------ Available data

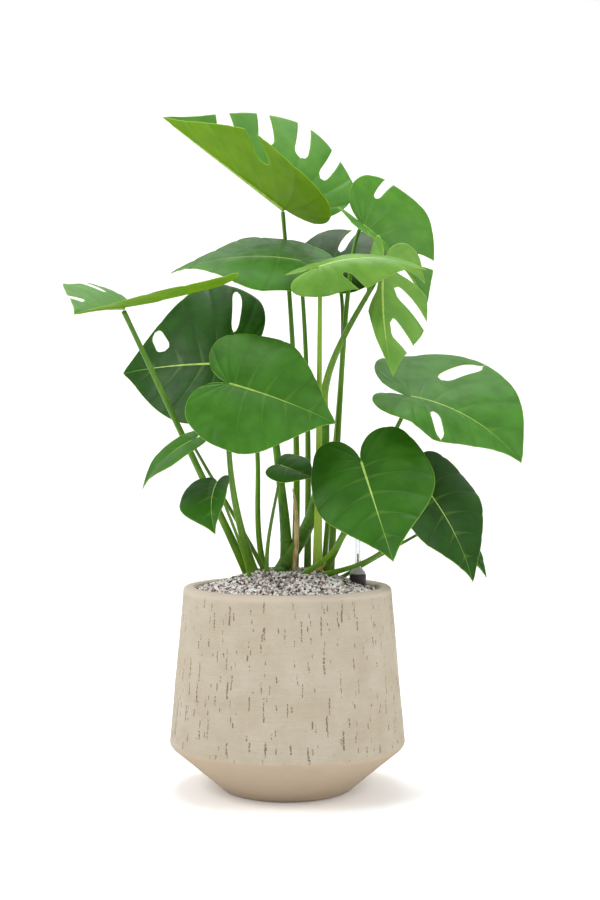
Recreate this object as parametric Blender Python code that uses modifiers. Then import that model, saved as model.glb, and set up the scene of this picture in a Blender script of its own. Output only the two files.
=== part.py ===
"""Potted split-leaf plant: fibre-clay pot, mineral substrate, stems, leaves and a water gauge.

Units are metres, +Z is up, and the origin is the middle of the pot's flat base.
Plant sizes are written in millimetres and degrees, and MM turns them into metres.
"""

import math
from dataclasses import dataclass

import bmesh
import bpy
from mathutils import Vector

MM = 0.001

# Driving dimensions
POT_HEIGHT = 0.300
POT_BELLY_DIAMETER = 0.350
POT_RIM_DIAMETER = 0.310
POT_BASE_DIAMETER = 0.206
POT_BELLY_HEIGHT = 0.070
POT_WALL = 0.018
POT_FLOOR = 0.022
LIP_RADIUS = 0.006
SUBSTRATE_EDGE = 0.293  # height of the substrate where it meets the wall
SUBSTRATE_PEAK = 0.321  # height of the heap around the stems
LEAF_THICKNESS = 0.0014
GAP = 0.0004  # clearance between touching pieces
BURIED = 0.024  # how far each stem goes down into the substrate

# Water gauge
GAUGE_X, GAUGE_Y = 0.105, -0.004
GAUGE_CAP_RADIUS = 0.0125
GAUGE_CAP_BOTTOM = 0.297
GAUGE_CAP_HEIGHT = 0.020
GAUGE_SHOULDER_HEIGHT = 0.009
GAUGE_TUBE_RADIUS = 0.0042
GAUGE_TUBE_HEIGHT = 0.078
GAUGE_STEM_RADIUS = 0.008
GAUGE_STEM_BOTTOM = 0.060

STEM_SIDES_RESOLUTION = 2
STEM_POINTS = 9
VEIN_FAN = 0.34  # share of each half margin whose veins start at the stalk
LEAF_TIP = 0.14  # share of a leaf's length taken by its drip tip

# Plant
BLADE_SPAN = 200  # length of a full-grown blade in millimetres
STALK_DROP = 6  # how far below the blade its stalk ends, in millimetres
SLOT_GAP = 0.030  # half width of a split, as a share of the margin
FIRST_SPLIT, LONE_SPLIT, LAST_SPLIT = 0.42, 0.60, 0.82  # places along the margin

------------

» **Short exercise**
Say how many lines in the listing above include "import". Give nothing but the number.

» **The solution**
6